Uma obra recorrente nas mostras da artista é a Mulher Peixe e a Mulher Pássaro que aparecem nesta exposição e também na 36ª Bienal de São Paulo. A escultura parte de um itan, uma história em iorubá, em que uma menina menstrua pela primeira vez. Assustada, ela sai para lavar suas vestes em um rio e desaparece por três dias. No quarto dia, ela é encontrada no alto de uma montanha, com uma cabaça com um pássaro dentro. Nos itans, acredita-se que as grandes mães ancestrais levaram a menina e fizeram rituais e compartilharam informações sobre o poder feminino e o mistério da criação. “Esse poder, não é um poder de criação de filhos, é um poder de criação de tudo o que virá a ser e tudo que se desejar criar. São as forças de construção conectadas com o seu poder de criação”, explica Nádia. A cabaça seria, então, o mistério da criação, enquanto o pássaro seria uma referência a Oxalá. 

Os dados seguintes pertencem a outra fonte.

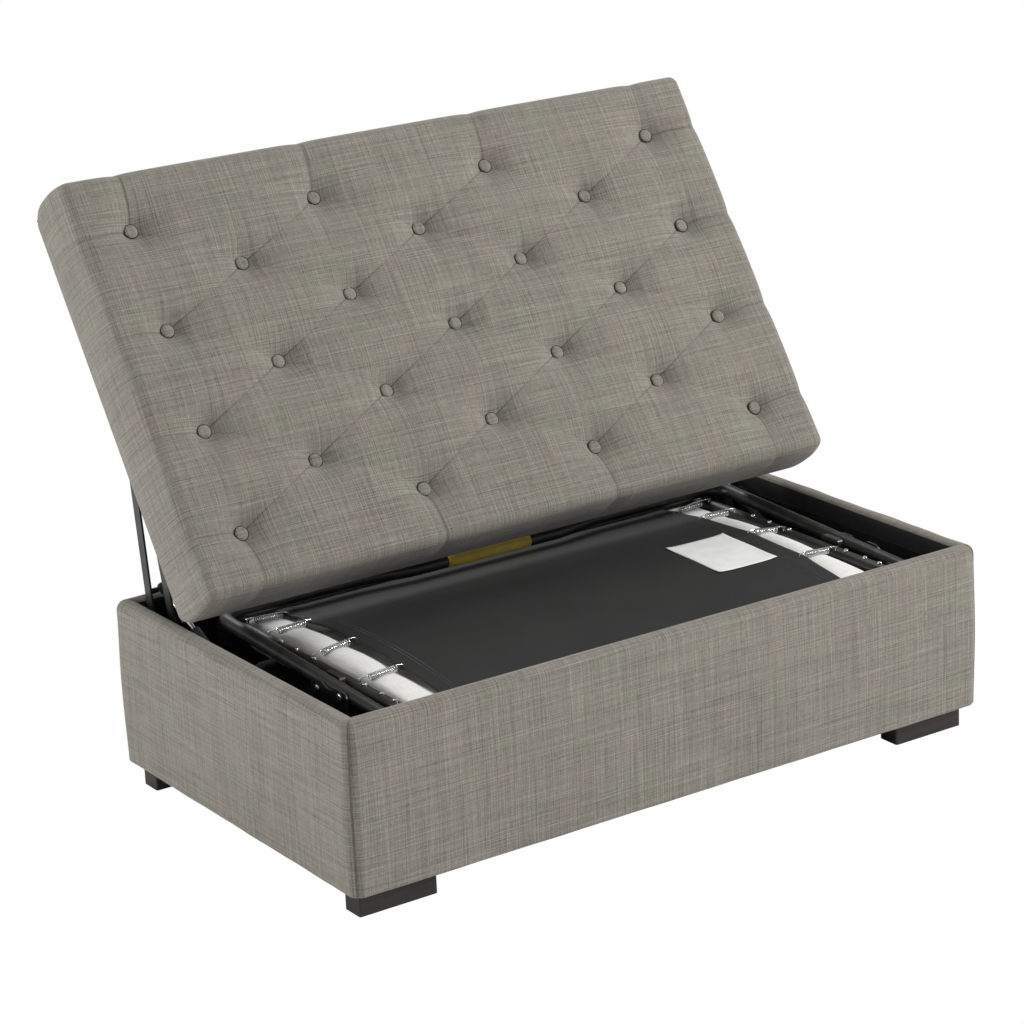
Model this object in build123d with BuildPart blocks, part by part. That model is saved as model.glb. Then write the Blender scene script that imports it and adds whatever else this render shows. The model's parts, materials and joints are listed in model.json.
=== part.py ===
"""Fold-out ottoman guest bed with a tufted lid that lifts on four-bar arms, in millimetres.

X runs along the ottoman, +Y to its back and +Z up. The origin is on the floor under the box's middle.
The lid stands open and the three bed sections lie folded in the box.
"""
from build123d import *
from math import atan2, cos, degrees, hypot, pi, radians, sin, sqrt
import os

os.makedirs("parts", exist_ok=True)

# Box
box_length = 1067.0
box_depth = 630.0
rim_height = 280.0
wall_thickness = 30.0
board_thickness = 18.0
corner_radius = 16.0
rim_roll_radius = 13.0
rim_pad_height = 30.0
floor_panel_thickness = 12.0
fit_gap = 0.5
overrun = 20.0

# Feet
foot_height = 35.0
foot_length = 121.0
foot_width = 37.0
foot_inset_x = 17.0
foot_inset_y = 21.0
foot_edge_radius = 3.0

# Lid
lid_gap = 2.0
lid_thickness = 120.0
lid_edge_radius = 38.0
lid_corner_radius = 34.0
lid_board_thickness = 18.0
lid_board_inset = 9.0
dust_cover_thickness = 2.0
lid_open_angle = 55.9
lid_open_setback = 19.2
lid_open_rise = 267.8
button_columns = 4
button_row_count = 7
button_edge_x = 89.5
button_edge_y = 87.0
button_diameter = 22.0
button_thickness = 9.0
tuft_depth = 22.0
tuft_mouth = 76.0
crease_depth = 9.0

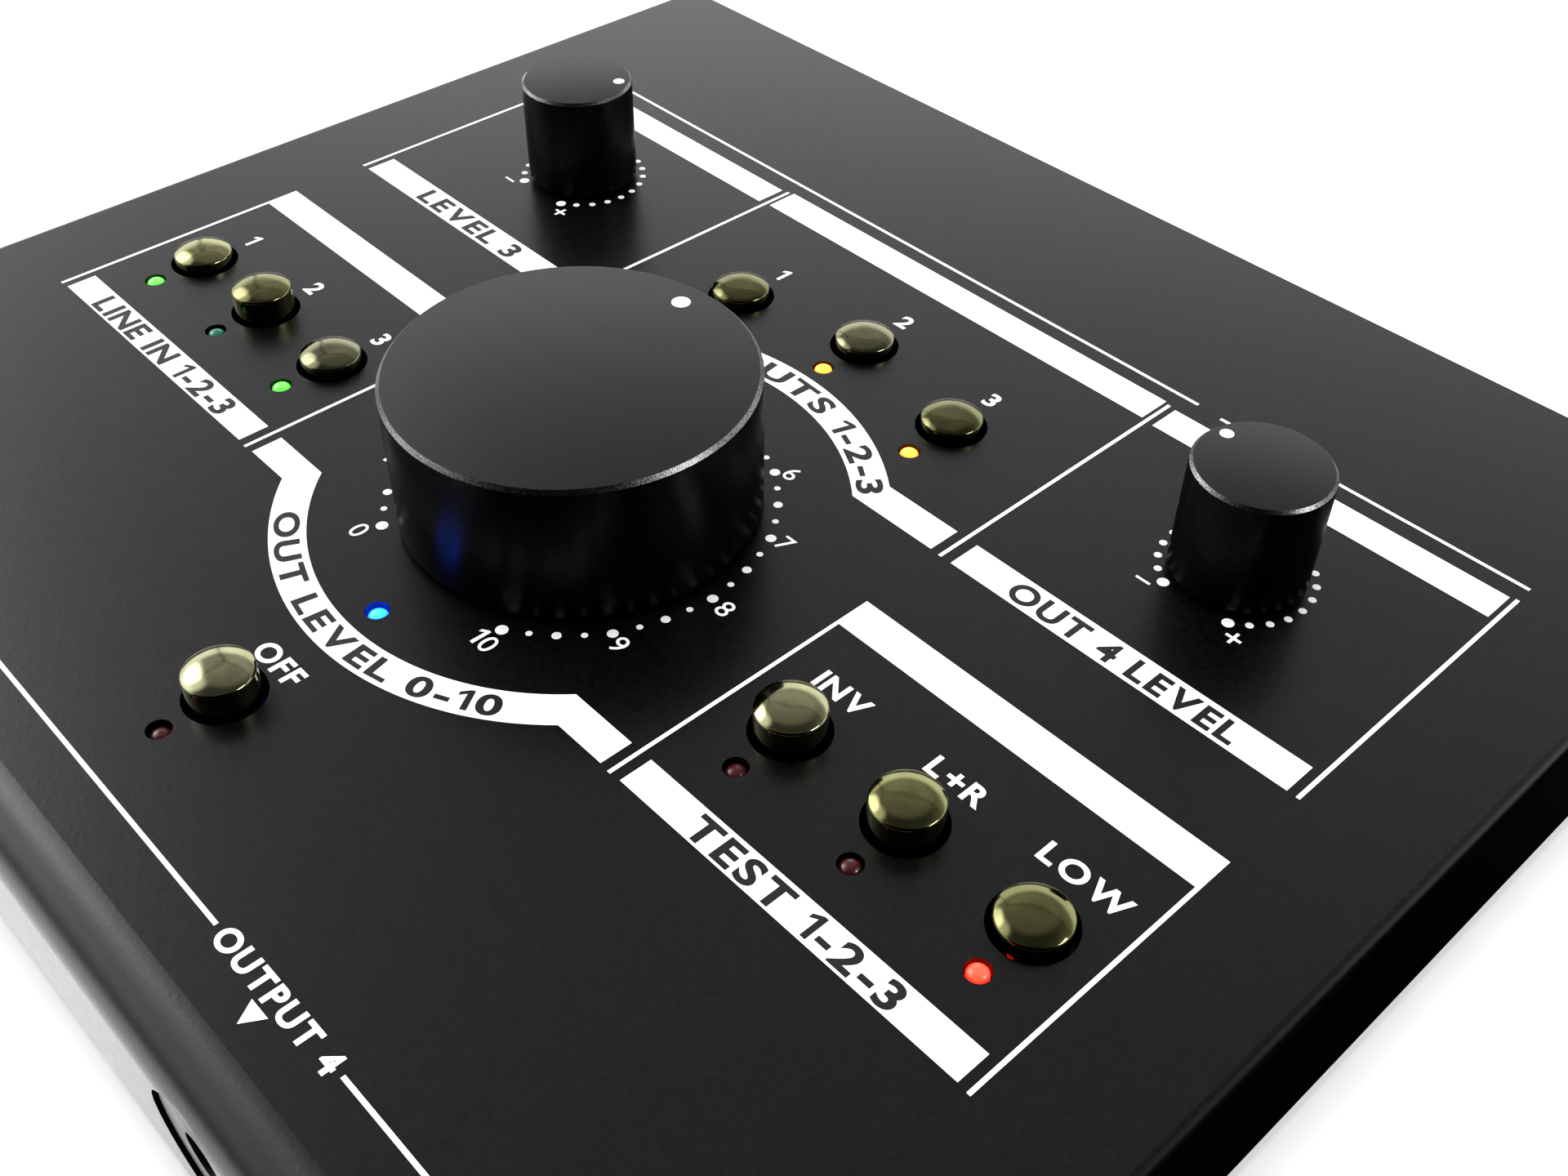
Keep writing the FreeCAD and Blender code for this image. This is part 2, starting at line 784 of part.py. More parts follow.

A mostra chega ao Sesc Belenzinho com a expectativa de atingir um público diverso: “Aqui no Sesc tem um público que não necessariamente vem só para exposição, às vezes ele vem para a piscina, para almoçar, e aí se depara com a exposição. Isso é muito interessante”, aponta a curadora Amanda Bonan.

O público terá até o dia 22 de fevereiro de 2026 para visitar a mostra.